I am using R 2.1.1 for my quality class. I need for it to read a table that i created in Text Editor. I don't know how to input the path name correctly for it to read it right. My profesor in class used Windows Notepad to put the tables and saved them as a .txt file. What should i save it as? A RFT file???

the code that he used is:
dat<-read.table("e:/sample5_4.txt")

If I go to Spotlight it gives me, that the location is as follows: /Users/diegozuniga/documents. And the name of my file is sample5_4

Can anybody possible help me. And just as a word of caution, i am probably going to have more questions like this later on. Thank you very much in advance.
 
diegozuniga said:
Hi,

I am using R 2.1.1 for my quality class. I need for it to read a table that i created in Text Editor. I don't know how to input the path name correctly for it to read it right. My profesor in class used Windows Notepad to put the tables and saved them as a .txt file. What should i save it as? A RFT file???

the code that he used is:
dat<-read.table("e:/sample5_4.txt")

If I go to Spotlight it gives me, that the location is as follows: /Users/diegozuniga/documents. And the name of my file is sample5_4

Can anybody possible help me. And just as a word of caution, i am probably going to have more questions like this later on. Thank you very much in advance.
Why don't you just use the Cocoa (MacOS X-native) version of R? FWIW, .rtf is for word-processing, not data storage. You should save your file as .txt. TextEdit and a myriad of other text editors can do this. Most spreadsheets, including Excel, and graphing/charting applications can also save or export data as tab-delimited, space-delimited, or comma-delimited (aka CSV) text files. Database apps can also do it. The point is that you have a lot of options.
 
diegozuniga said:
Hi,

I am using R 2.1.1 for my quality class. I need for it to read a table that i created in Text Editor. I don't know how to input the path name correctly for it to read it right. My profesor in class used Windows Notepad to put the tables and saved them as a .txt file. What should i save it as? A RFT file???

the code that he used is:
dat<-read.table("e:/sample5_4.txt")

If I go to Spotlight it gives me, that the location is as follows: /Users/diegozuniga/documents. And the name of my file is sample5_4

Can anybody possible help me. And just as a word of caution, i am probably going to have more questions like this later on. Thank you very much in advance.
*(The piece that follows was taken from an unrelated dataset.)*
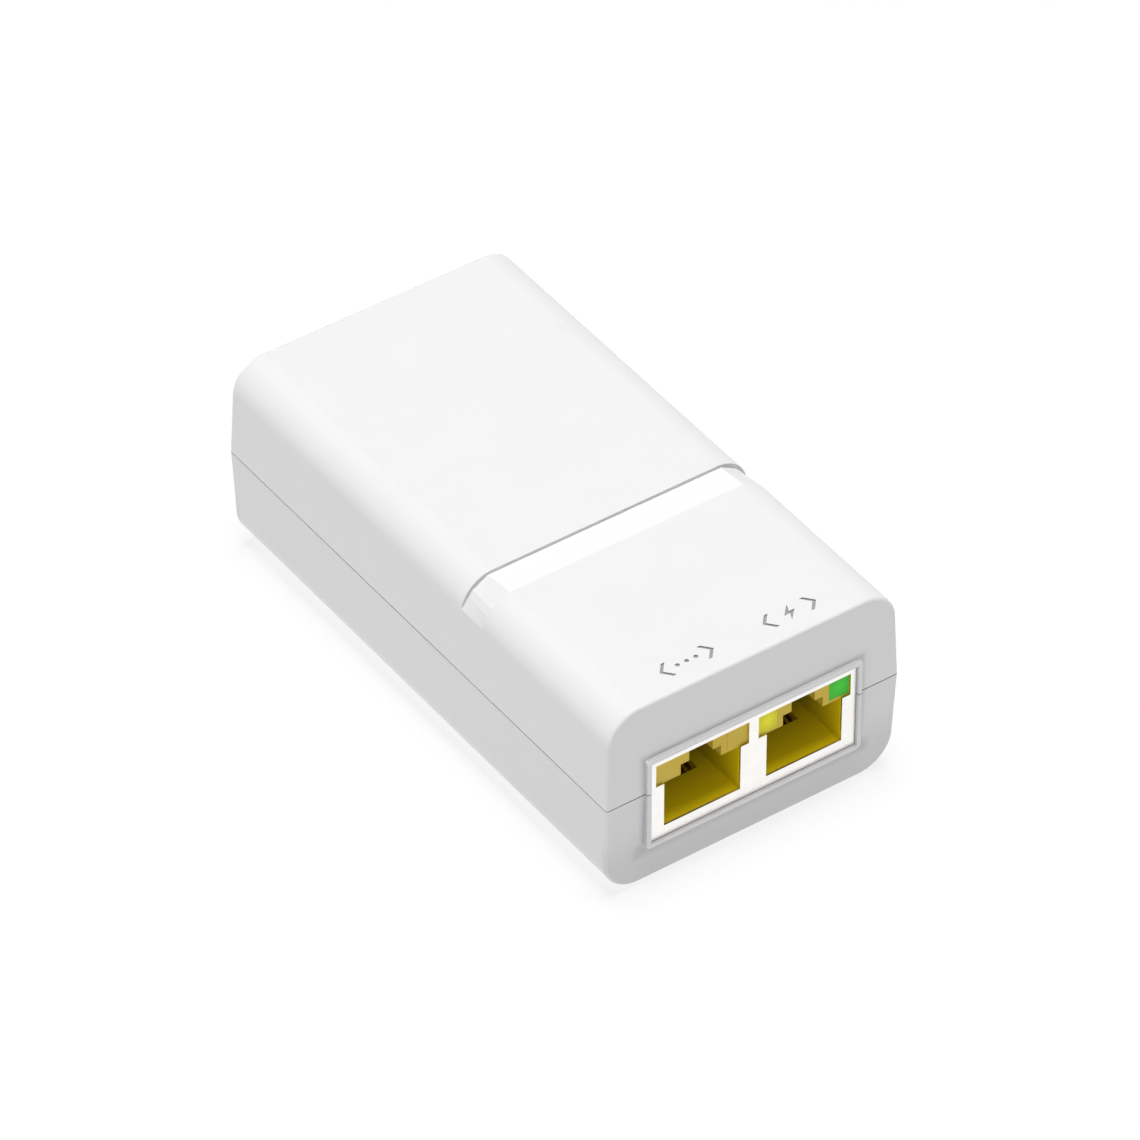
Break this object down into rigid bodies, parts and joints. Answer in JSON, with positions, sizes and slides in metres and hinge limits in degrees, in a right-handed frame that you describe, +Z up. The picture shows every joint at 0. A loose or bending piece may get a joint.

The best strategy is to change the Working Directory in R to match the folder that contains your file and then you can just do read.table(filename.txt)

Let me know if you have any further questions, I use R is OS X all the time
 
Thanks

So basically, it doesn't matter if the file is in my documents folder i would just put the file name.
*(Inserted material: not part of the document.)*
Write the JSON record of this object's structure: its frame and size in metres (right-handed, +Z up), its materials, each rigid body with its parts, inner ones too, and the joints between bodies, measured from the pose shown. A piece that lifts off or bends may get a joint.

Example. The file is Under User/myname/Documents/filename

all i would have to put would be

dat<-read.table(filename.txt) ????

I would not have to put the pathname?

Sorry about this mess, i am really new to R.
 
diegozuniga said:
So basically, it doesn't matter if the file is in my documents folder i would just put the file name.

Example. The file is Under User/myname/Documents/filename

all i would have to put would be

dat<-read.table(filename.txt) ????

I would not have to put the pathname?

Sorry about this mess, i am really new to R.

In R, select Misc->Change Working Directory. (shortcut key cmnd+D)

Then change the working directory to the folder that contains your files.

Now you can use dat<-read.table(filename.txt) without needing a pathname.

Hope this helps
 
you can past the entire path as well

i.e. /Users/blah/blah/yikes.txt

if you use bbedit (or maybe textwrangler can do this?) you can copy the entire path to the clipboard.

you can also use OnMyCommand to add these kinds of options to the right click finder options

http://free.abracode.com/cmworkshop/

technically you can name the file whatever you want - read.table will open your file as a flat file.